Таким образом, сегодня «монтажная» работа историка отчасти схожа с работой кинодокументалиста за монтажным столом. Это касается  прежде всего родственного восприятия времени и вещей, общего стремления преодолеть субъективизм и стереотипы коллективного бессознательного. В истории присутствует описательность, переходящая порой в своего рода картинность, некоторые даже говорят об истории как искусстве. И все же основной целью исторического исследования является не художественный эффект, как в кино, в том числе документальном, которое для  меня остается, в отличие от простой хроники, искусством. Цель историка - так «смонтировать» факты, чтобы возникла ситуация понимания, действительная некоторое время для членов научного сообщества. Цель историка - когнитивный инсайт, вспышка смысла, сопровождаемая «узнаванием».

Документ для историка - отправной объект, который предстоит трансформировать в  работающую идею. Сырое (сопротивляющаяся исследовательской возгонке хаотичная фактография) должно превратиться в вареное, в пищу для ума, в концептуально оформленное видение. Историку некуда деться от обобщений. Здесь его поражения и его победы. События на его экране часто развиваются драматургически, но его катарсис - за пределами конкретной образности.

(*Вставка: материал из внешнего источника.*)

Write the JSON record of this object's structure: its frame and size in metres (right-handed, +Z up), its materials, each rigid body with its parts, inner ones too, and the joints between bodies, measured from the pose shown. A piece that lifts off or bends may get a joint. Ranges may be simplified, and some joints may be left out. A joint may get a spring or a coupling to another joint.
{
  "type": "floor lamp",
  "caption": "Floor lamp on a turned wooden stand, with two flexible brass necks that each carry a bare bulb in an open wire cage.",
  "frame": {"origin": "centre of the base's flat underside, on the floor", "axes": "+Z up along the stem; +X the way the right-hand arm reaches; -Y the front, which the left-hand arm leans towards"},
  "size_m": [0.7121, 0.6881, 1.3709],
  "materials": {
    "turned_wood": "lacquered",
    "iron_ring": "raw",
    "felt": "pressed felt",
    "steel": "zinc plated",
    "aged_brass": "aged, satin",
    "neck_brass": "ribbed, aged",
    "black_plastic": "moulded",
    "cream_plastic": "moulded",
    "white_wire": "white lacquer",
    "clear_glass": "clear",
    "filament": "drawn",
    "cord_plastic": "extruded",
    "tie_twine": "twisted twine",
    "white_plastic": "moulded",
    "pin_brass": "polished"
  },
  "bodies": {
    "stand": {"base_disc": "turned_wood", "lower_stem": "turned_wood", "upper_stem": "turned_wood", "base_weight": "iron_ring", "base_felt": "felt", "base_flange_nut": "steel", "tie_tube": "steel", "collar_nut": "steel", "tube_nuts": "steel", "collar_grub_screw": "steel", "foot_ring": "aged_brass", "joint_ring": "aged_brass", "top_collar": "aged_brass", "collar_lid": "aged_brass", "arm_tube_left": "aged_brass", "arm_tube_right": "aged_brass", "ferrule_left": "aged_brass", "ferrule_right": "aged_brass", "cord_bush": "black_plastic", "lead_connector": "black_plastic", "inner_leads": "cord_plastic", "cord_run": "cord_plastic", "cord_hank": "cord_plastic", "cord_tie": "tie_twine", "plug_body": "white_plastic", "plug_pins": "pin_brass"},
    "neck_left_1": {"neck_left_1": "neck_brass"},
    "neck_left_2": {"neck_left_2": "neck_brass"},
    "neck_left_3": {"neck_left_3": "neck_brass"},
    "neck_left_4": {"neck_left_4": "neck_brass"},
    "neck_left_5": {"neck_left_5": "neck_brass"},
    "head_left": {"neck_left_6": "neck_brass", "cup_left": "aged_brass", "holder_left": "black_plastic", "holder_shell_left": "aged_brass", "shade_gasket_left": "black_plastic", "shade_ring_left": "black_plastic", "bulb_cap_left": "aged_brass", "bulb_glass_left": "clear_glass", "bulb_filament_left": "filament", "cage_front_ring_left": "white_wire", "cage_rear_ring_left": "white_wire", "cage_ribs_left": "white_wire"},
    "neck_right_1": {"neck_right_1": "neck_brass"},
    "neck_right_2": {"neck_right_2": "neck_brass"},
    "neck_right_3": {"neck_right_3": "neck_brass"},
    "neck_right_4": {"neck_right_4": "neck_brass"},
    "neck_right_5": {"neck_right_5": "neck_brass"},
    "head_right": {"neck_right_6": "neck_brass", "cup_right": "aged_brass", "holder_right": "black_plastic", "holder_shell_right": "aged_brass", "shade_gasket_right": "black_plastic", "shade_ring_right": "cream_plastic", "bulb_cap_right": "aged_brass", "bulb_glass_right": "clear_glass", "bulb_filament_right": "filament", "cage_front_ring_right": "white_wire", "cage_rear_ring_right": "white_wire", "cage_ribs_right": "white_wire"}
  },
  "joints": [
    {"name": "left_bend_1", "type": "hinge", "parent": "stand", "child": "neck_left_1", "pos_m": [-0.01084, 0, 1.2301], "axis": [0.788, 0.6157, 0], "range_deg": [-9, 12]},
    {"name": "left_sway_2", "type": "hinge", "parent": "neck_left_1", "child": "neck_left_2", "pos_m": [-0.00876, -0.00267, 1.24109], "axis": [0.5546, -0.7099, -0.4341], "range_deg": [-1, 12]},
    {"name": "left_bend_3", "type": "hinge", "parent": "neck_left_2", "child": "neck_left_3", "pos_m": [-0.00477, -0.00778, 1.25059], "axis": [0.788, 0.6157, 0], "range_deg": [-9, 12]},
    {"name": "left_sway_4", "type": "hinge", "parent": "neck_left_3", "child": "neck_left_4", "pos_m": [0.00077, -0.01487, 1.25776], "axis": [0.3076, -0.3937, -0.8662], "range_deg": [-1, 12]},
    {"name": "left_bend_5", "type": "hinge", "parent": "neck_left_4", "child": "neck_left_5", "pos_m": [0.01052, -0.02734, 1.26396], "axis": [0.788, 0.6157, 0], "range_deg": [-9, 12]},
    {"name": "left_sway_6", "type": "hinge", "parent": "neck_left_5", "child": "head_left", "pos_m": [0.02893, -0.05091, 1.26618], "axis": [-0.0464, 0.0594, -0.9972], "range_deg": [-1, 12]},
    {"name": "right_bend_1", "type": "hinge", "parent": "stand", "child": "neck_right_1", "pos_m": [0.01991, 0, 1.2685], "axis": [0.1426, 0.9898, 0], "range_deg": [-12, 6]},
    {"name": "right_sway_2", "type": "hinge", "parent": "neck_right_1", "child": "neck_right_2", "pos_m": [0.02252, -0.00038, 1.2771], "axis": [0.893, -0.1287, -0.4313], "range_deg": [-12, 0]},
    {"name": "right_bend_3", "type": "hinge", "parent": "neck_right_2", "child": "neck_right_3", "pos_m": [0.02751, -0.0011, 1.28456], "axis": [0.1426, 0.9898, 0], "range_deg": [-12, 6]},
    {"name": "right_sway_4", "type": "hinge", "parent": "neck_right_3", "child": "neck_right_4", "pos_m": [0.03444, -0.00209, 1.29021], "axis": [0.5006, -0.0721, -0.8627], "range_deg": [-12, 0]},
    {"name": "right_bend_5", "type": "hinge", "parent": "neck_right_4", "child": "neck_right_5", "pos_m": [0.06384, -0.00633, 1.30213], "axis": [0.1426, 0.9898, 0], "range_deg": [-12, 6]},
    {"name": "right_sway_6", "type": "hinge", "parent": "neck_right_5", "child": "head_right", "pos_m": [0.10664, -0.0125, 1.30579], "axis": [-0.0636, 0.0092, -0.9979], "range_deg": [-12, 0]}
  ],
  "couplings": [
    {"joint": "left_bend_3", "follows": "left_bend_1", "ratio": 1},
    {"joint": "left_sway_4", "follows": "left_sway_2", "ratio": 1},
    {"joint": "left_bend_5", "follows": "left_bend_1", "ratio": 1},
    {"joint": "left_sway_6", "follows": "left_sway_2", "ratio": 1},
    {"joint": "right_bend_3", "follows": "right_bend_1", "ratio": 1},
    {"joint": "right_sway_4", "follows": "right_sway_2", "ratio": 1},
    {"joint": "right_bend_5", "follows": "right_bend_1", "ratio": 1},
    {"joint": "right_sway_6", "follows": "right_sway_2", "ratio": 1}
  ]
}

Иначе в документальном кино. Генерализации ему противопоказаны, если оно хочет оставаться искусством (хотя существует кинопублицистика, сознательно суггестивная и пристрастная, сопровождаемая соответствующим текстом и навязывающая зрителю определенный взгляд на те или иные события - можно ли ее назвать документальным кино?). Как всякое искусство, оно оперирует конкретными образами и в случае удачи у зрителя возникает некое сильное ощущение, переходящее опять же в катарсис. Мне кажется, документальное кино призвано дать зрителю возможность увидеть мир впервые, хотя бы на время вырваться из мира госпожи привычки, в лучшем, «стратегическом» случае - воспитывать чувства, индивидуализировать восприятие. Вещь, время вещи, протекающее на экране, может быть колодцем, ведущим за экран. Если монтаж неизбежен, а это, по-видимому, так, то лучше хороший монтаж, чем  заурядный. Возможно, одним из отличий хорошего монтажа является наличие в нем зияний, аномальных с точки зрения «здравого сознания» зон восприятия. Об этом или около этого - статья Олега Аронсона «Пустое время», прочитанная мной с чувством благодарности.

«Пустое время», если я правильно понял основную мысль выступления Олега Аронсона, - то, что находится за пределами интерпретации, но одновременно - в пределах восприятия. Я допускаю, что интерпретативный градус авторского восприятия, его априоризм, в известных (или неизвестных) обстоятельствах может быть снижен до порога странности (нейтральности), и тогда на экране появляются не структурированные сознанием кадры или куски кадра. Монтаж с «пустотами», выполняющими особую монтажную задачу. Своего рода коан.

Как зрителю мне это понятно, как историк - я не нуждаюсь в этой технике. Тем не менее нечто медитативное - вслушивание в прошедшее время и внутреннее проживание его - в работе историка присутствует.

«Хороший» исторический монтаж - следствие такого рода способности.

И последнее. Хороший монтаж всюду - в истории, в кино, в поэзии - условие трансценденции,  прорыва в не-знаю-что,  запоминающейся победы над привычкой. Трансценденция - предельная форма ослабления  априоризма восприятия. Без опыта трансцендирования, без опыта смерти и воскресения культура не способна серьезно меняться, она становится просто ритуальной болтовней.